The funeral procession included players on lyres, flutes, harps and servants carrying inverted bouquets, a red calf for sacrifice and white geese. A sort of court was held before the body was deposited in the tomb, in which those who had accusations against the deceased were allowed to present them. If these were sustained, the mummy was sent back to the house; but if not, the priest cried “Approved! Let the good be entombed, and may their souls dwell in Amenti, with Osiris. Judgment is passed in her favor! Let her be buried!” The dead sometimes carried a papyrus on which his good deeds were written. The mummy was placed recumbent or upright in the tomb, and the soul was received by Horus and conducted to Amenti, where a sort of Cerberus kept the gate of Truth. The goddess of Justice, with scales of gold, weighed the virtues of the deceased, which the god Thoth wrote down on a tablet, like the scribes of their daily life, and, after reading, Osiris presented him with the ostrich feather, the emblem of Truth, while Isis led him to the abode of the gods, where he dwelt in perpetual honor and happiness.

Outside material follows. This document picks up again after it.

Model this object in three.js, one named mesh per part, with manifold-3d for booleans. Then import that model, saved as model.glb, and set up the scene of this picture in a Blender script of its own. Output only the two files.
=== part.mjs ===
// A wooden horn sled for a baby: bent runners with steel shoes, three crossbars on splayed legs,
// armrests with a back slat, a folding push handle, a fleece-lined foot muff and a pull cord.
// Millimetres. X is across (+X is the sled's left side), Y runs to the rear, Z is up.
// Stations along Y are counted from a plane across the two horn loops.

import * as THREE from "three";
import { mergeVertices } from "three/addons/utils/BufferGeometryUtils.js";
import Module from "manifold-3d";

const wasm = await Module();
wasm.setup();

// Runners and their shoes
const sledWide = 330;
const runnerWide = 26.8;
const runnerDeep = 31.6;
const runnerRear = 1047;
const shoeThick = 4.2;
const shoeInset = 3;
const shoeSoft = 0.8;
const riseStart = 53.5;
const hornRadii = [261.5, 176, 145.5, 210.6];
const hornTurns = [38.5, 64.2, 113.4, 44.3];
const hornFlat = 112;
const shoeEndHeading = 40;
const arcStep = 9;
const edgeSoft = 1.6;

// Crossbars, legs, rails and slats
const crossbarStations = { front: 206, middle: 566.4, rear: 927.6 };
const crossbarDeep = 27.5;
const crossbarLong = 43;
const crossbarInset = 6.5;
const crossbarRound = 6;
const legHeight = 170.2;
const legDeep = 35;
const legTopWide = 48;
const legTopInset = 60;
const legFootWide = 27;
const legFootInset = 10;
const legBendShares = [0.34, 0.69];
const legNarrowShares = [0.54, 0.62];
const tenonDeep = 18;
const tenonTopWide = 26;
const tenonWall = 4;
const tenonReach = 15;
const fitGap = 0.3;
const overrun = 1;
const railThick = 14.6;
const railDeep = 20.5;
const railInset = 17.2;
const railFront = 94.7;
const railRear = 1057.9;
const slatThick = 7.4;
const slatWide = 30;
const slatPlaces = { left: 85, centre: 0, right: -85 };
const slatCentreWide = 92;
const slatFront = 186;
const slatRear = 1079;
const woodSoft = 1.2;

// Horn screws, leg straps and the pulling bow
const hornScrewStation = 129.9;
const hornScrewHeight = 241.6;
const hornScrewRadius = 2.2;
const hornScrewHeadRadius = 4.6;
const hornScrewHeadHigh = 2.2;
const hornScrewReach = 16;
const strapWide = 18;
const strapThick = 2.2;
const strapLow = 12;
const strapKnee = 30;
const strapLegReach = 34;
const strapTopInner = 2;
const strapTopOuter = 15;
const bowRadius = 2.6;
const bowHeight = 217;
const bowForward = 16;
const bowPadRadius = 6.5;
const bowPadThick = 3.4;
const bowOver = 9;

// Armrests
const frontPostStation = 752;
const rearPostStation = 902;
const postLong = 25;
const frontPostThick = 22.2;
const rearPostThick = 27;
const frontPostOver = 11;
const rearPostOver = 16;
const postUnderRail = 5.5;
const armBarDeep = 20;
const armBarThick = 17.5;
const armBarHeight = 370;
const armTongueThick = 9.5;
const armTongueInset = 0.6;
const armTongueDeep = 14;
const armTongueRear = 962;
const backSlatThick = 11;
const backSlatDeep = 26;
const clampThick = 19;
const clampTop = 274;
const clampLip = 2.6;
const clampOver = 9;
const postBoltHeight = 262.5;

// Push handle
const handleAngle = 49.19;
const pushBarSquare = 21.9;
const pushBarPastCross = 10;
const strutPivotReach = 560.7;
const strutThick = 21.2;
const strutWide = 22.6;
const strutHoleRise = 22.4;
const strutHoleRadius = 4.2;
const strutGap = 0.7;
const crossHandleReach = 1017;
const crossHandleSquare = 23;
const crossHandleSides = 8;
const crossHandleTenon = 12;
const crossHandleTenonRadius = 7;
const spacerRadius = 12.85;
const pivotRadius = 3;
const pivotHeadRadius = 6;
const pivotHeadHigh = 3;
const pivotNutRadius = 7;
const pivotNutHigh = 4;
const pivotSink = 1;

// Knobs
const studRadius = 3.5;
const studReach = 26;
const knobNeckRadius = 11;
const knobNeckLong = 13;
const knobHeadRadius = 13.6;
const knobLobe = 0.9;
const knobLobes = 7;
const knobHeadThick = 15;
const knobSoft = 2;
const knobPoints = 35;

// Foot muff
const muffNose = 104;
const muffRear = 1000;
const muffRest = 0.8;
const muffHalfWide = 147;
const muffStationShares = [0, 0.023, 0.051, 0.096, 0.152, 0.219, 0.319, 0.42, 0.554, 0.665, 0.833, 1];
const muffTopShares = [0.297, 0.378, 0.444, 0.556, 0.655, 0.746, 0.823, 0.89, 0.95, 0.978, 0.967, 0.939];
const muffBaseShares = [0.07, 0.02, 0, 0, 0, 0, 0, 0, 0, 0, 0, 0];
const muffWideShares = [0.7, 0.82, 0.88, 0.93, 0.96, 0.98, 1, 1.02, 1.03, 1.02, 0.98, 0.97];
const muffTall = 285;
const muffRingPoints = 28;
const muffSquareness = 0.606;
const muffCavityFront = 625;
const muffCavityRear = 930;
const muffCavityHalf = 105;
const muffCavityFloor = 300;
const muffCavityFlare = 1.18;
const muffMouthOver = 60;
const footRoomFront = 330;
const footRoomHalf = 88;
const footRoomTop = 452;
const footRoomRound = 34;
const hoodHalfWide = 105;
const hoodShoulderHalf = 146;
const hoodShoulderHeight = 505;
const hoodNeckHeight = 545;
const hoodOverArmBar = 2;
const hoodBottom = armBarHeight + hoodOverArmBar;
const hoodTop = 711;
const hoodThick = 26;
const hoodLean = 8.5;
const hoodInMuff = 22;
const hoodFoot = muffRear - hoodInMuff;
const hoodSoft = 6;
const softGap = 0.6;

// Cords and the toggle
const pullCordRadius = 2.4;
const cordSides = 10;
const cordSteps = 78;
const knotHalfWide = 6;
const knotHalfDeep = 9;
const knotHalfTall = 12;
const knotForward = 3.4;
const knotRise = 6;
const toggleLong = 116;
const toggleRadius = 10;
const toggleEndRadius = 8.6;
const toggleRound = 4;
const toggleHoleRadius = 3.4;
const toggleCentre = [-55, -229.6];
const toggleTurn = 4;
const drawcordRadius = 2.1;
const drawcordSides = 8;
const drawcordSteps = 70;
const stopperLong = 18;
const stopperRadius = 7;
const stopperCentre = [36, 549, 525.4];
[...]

Very poetical are some of the tomb inscriptions relating to the future state. “The Shining One cometh who dwelleth in Netat, the Master who dwelleth in Tini (Thinis), and Isis speaks upon thee. Nephthys holdeth converse with thee, and the Shining Ones come up to thee, bowing down even to the ground in adoration at thy feet, by reason of the power of the writing which thou hast, O Pepi, in the region of Sa (Sabu?). Thou goest forth to thy Mother Nut (i.e., the sky), and strengthen thy arm, and she maketh a way for thee through the road to the sky” (perhaps referring to the Milky Way) “to the place where Ra (the sun-deity) abideth. Thou hast then opened the two gates of heaven, thou hast opened the two doors of Quobhu (i.e., the celestial deep), thou hast there found Ra and he watcheth over thee, he hath taken thee by thy hand, he hath guided thee into temples of heaven, and he hath placed thee upon the throne of Osiris.” We are reminded of some parts of the book of Job or some of the picturesque speeches of our own North American Indian.